### [Recorded data]

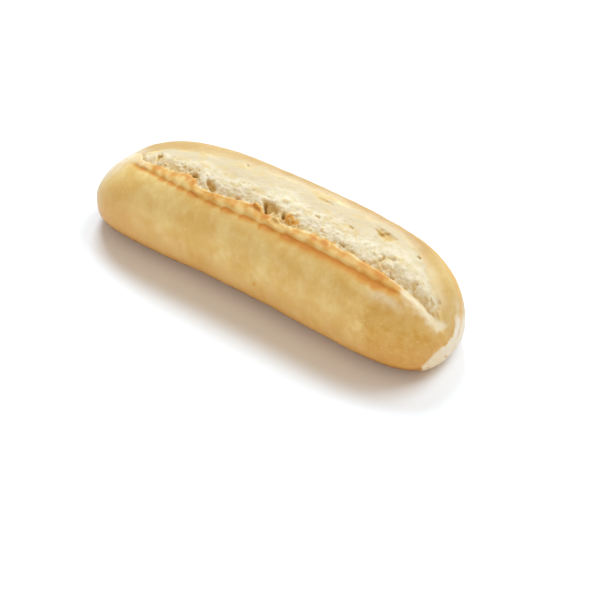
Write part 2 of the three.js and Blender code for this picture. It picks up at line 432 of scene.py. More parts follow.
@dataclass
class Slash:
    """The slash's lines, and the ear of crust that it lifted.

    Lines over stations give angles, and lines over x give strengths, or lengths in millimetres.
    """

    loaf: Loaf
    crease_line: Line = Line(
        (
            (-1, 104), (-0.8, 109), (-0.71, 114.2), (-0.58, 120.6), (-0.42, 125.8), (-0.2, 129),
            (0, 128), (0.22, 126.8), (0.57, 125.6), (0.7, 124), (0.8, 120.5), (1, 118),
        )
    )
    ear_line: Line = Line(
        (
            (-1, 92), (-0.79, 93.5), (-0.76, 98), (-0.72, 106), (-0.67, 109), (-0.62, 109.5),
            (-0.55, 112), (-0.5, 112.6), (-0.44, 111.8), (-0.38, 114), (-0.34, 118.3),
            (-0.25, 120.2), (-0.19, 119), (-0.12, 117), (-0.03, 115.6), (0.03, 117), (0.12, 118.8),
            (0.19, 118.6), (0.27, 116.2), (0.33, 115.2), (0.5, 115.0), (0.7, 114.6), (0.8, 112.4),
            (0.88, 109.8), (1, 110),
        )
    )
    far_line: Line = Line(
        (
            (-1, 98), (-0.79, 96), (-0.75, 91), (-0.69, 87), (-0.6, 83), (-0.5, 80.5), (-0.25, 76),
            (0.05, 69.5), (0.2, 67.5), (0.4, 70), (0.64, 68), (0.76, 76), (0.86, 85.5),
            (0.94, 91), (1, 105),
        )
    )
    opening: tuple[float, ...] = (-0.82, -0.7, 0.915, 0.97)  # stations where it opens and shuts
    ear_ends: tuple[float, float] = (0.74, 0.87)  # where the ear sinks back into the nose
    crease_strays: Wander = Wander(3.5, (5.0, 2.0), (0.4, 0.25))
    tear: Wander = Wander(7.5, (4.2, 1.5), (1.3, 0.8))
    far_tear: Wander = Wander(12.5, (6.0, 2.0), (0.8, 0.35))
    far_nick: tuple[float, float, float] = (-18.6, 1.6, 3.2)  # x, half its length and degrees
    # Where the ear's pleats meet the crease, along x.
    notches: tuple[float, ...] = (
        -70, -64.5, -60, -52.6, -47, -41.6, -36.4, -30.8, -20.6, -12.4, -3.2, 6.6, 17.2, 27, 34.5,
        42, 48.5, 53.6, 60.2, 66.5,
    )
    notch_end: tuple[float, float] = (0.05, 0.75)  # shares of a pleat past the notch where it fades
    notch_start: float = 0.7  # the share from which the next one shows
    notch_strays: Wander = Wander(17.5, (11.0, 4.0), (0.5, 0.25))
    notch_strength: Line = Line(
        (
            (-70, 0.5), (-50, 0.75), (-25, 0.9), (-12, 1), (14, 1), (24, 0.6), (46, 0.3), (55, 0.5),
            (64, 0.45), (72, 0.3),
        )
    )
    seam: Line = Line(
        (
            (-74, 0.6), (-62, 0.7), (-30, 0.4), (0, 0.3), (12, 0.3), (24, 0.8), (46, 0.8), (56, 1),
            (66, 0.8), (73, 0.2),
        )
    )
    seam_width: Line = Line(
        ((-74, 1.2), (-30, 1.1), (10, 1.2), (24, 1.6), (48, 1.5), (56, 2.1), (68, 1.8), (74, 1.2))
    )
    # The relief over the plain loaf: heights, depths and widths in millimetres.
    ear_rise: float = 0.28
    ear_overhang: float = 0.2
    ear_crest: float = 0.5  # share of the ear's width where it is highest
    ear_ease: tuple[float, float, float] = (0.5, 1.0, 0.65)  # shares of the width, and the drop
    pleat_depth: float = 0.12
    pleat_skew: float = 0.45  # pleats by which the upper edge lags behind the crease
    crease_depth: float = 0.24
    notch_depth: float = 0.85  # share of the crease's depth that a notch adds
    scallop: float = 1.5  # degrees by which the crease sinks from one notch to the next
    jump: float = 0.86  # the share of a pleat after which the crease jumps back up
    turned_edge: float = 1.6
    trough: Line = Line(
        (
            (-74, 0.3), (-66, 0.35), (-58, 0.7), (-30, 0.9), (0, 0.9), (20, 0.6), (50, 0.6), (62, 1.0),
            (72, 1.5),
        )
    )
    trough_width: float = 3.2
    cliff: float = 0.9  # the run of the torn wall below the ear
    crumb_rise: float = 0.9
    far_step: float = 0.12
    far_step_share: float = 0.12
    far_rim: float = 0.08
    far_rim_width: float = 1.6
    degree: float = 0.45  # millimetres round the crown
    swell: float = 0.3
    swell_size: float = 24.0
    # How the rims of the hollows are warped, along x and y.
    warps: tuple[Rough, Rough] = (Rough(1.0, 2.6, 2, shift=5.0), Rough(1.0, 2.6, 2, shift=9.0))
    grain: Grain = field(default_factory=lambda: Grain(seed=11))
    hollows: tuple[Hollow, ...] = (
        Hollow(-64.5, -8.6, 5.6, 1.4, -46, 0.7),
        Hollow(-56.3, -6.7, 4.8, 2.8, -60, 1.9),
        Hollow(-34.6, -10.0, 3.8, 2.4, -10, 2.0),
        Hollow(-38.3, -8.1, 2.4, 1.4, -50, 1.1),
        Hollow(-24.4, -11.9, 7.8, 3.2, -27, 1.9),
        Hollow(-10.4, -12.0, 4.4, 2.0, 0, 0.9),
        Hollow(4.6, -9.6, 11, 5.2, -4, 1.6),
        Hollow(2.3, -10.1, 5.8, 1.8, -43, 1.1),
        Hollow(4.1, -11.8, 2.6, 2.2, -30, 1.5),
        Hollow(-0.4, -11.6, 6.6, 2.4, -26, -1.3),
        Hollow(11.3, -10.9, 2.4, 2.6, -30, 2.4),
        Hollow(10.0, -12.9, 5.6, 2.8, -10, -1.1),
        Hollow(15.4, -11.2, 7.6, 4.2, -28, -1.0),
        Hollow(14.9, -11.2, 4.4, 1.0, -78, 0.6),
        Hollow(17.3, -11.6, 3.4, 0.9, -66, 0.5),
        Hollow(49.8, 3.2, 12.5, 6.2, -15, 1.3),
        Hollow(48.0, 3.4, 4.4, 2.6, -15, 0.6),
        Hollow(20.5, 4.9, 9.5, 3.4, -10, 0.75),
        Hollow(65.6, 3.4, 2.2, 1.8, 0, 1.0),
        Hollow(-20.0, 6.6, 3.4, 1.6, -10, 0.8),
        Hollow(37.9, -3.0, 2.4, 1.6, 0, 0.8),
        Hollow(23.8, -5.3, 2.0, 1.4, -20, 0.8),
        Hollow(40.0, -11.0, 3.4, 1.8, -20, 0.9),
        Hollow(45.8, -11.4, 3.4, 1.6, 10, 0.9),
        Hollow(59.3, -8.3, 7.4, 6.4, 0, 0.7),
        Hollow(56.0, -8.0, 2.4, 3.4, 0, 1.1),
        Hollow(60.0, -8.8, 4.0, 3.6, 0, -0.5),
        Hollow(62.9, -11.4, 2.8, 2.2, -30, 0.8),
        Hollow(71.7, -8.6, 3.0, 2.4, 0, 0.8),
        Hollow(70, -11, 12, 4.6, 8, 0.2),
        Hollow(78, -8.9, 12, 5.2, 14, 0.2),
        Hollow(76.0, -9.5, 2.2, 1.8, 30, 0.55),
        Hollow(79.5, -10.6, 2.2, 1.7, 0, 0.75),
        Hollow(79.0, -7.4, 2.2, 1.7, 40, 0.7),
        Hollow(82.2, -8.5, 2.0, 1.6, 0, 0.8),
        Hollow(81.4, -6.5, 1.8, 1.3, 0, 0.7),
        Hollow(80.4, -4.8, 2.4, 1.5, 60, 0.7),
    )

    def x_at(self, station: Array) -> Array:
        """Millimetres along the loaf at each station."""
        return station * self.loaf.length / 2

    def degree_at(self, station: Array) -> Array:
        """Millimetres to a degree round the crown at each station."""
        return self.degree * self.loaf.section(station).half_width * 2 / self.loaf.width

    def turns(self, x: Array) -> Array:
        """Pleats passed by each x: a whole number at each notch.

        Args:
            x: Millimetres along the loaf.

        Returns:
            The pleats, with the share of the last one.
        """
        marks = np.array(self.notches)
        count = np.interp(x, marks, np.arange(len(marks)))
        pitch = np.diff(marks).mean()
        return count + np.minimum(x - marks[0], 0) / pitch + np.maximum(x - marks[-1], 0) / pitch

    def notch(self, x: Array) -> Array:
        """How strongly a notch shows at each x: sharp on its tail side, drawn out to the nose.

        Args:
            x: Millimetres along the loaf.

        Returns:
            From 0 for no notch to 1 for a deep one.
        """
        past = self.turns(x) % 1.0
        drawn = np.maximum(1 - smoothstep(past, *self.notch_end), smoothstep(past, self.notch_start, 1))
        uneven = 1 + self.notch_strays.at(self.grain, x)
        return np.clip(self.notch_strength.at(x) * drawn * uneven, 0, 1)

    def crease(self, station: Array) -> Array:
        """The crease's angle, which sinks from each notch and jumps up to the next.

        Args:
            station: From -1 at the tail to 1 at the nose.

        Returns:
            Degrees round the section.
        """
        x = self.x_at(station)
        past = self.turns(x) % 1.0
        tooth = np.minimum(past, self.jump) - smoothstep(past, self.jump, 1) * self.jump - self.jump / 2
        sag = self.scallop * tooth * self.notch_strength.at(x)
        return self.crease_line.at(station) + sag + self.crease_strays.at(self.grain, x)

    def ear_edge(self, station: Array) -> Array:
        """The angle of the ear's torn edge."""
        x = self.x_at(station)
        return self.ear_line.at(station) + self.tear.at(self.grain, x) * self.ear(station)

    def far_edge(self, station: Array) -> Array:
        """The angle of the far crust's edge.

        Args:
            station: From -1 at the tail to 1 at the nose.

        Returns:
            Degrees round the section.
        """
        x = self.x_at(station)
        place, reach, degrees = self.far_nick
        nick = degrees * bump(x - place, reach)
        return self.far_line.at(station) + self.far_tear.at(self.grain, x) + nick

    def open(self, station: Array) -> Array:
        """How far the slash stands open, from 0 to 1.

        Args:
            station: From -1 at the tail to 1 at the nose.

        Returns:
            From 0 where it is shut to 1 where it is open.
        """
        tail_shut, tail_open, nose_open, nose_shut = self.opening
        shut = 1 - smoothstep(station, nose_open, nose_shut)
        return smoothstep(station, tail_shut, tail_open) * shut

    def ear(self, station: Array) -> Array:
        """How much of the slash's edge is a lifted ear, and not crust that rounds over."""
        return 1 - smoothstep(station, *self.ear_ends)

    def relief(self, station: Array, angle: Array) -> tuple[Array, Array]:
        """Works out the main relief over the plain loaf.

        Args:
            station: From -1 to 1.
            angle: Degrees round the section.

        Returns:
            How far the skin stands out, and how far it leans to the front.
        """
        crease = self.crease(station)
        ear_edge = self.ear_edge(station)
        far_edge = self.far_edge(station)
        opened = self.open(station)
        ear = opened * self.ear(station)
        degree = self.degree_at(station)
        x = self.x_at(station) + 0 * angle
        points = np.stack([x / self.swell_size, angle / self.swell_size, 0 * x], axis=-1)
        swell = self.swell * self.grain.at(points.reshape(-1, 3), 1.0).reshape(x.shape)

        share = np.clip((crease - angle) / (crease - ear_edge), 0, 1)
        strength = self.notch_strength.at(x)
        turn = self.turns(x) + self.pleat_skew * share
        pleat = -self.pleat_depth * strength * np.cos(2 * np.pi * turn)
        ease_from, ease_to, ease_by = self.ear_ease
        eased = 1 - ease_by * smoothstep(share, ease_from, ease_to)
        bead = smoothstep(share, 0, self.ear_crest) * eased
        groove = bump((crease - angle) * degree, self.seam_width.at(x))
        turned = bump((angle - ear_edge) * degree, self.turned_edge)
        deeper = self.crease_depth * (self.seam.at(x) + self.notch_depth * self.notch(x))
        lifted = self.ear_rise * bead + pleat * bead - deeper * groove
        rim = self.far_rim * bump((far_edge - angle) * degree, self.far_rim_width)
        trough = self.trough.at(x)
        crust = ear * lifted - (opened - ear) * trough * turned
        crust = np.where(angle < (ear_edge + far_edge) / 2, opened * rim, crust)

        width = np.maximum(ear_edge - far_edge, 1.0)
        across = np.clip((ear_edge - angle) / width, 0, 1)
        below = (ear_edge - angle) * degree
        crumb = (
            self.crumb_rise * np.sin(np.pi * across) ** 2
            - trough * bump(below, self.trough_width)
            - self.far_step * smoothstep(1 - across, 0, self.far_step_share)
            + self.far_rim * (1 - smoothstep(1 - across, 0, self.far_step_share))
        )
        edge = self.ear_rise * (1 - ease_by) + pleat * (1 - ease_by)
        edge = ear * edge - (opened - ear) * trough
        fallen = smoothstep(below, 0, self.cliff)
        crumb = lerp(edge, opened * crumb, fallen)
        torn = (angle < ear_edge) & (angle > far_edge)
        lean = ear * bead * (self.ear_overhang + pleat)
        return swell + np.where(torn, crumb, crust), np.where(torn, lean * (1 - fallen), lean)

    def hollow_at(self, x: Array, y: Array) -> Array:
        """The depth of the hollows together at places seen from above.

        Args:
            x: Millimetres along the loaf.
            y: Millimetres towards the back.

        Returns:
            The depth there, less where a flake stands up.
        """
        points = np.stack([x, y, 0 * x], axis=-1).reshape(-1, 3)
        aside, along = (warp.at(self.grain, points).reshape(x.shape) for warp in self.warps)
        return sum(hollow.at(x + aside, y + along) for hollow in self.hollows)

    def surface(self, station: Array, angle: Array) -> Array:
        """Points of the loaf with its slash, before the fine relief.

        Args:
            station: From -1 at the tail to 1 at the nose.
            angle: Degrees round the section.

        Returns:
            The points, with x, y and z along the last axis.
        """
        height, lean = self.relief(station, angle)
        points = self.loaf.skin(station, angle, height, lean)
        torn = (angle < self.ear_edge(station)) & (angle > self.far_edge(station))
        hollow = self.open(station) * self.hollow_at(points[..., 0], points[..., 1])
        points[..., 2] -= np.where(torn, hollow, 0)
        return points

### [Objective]
Begin with the first line of the data above and, please, print each line exactly until you have printed the line containing "that it lifted."; print nothing else.

### [Solved problem]
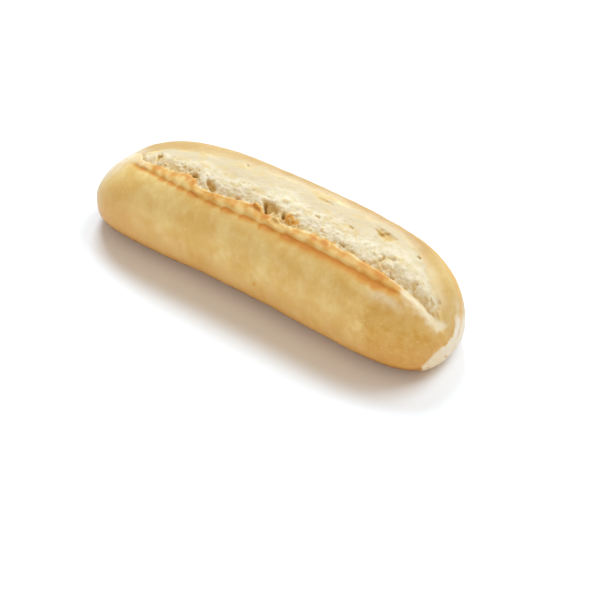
Write part 2 of the three.js and Blender code for this picture. It picks up at line 432 of scene.py. More parts follow.
@dataclass
class Slash:
    """The slash's lines, and the ear of crust that it lifted.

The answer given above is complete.